Hostage-taking and door-slamming: Eccentric, centuries-old customs at Queen's Speech

The Queen's Speech, which formally opens Britain's parliament each year, is a colorful ceremony steeped in traditions dating back centuries. The costumes and elaborate rituals may appear eccentric today, but many reflect historic tensions between the monarchy and Parliament.

Here's a look at the pageantry and customs of the event and what they mean:



Before the queen travels to Parliament from Buckingham Palace, royal bodyguards known as Yeomen of the Guard perform a ceremonial search of the cellars of the Palace of Westminster. The tradition, which dates from the 1605 "gunpowder plot" to blow up Parliament, is followed by a police sweep.

Another quirky tradition is the "hostage" lawmaker — a government whip is "kidnapped" to be held at Buckingham Palace to ensure the monarch's safe return after she delivers her speech. The custom dates centuries back to a time when the monarch and Parliament were on less cordial terms.

The queen delivers her speech from the House of Lords — no monarch has set foot in the Commons since Charles I tried to arrest five lawmakers for treason in 1642.



While the queen and her husband, Prince Philip, travel to Westminster in a state coach, the traditional items symbolizing the authority of the monarch — the Imperial State Crown, the Cap of Maintenance and Sword of State — travel in their own carriage ahead of the queen.

As the queen arrives at the House of Lords, greeted by a 41-gun salute, she walks up a set of stairs to the Robing Chamber, passing between cavalry soldiers in full dress with drawn swords. They are the only troops to bear arms within the palace.

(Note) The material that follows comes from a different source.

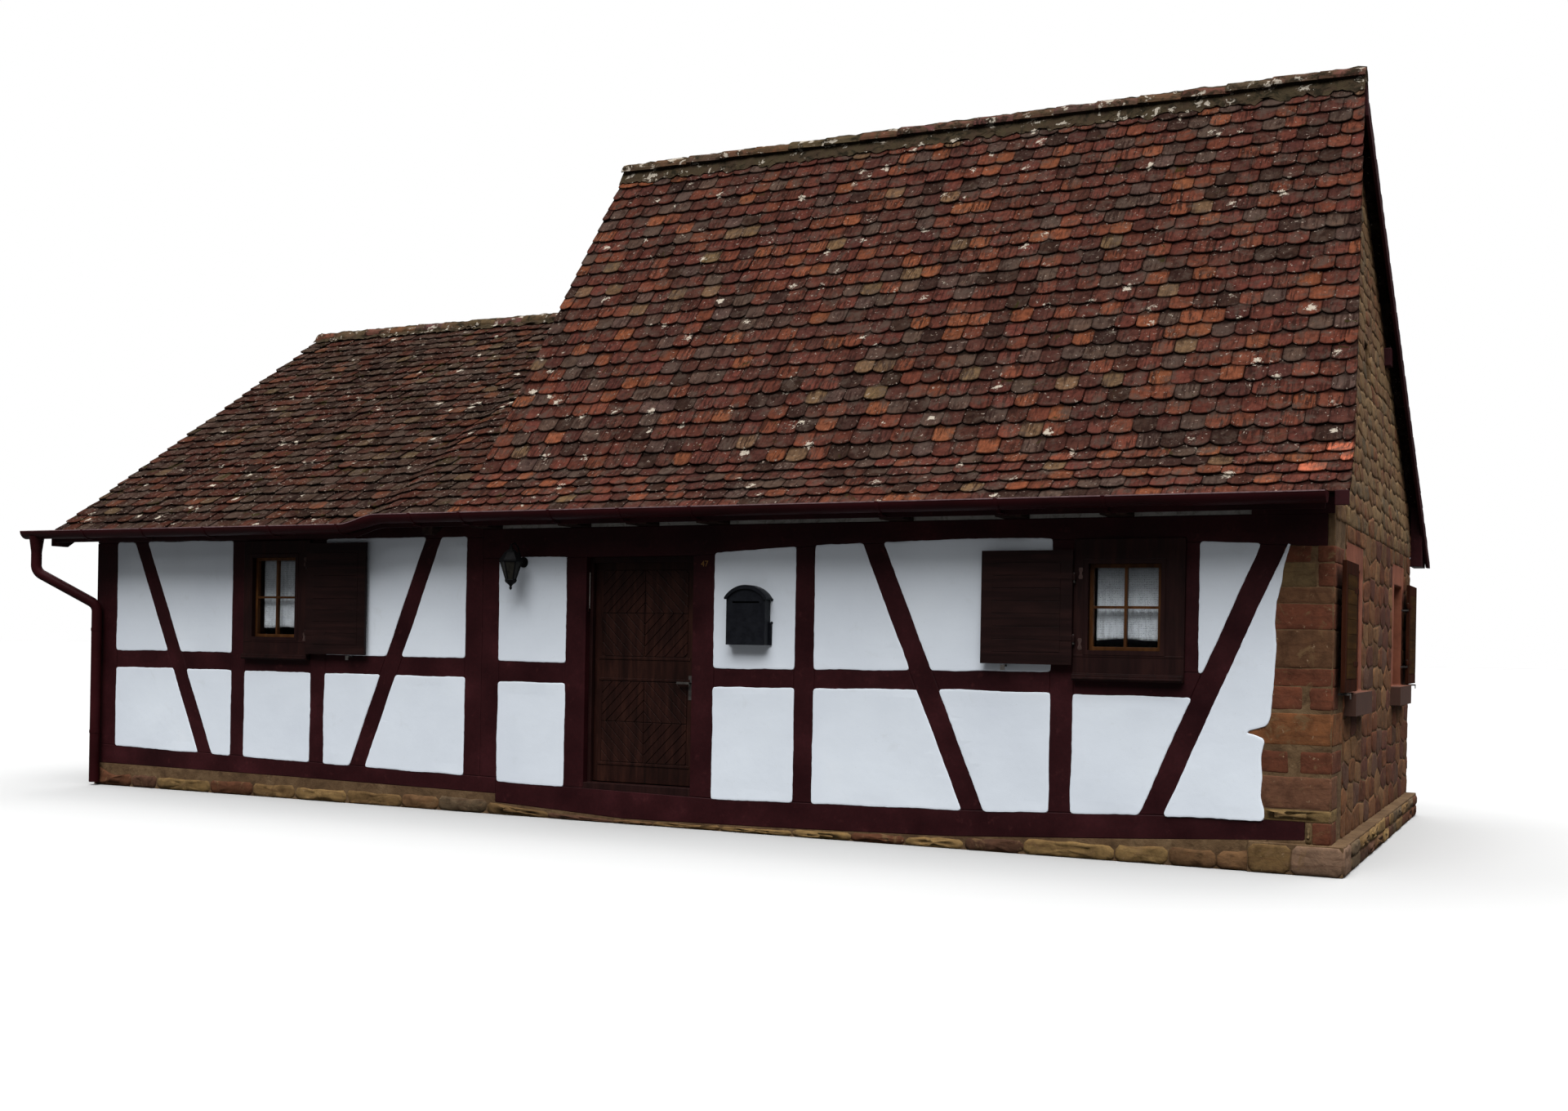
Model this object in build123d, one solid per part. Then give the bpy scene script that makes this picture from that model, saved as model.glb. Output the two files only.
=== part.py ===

The queen puts on the crown and the parliamentary robe in the room before emerging for the ceremony in the House of Lords. The sword and the cap are carried in front of her.



Once the queen takes the gilded throne, an official known as the Gentleman Usher of the Black Rod — or simply Black Rod — acts as her messenger and summons the lawmakers gathered in the House of Commons. As he approaches the chamber, the door is slammed in his face, a symbol of the Commons' independence from the monarchy as well as its supremacy over the Lords.

Black Rod has to knock three times with his ebony staff at the door, which has a visible dent from all the knocking over the years, before he is allowed to enter.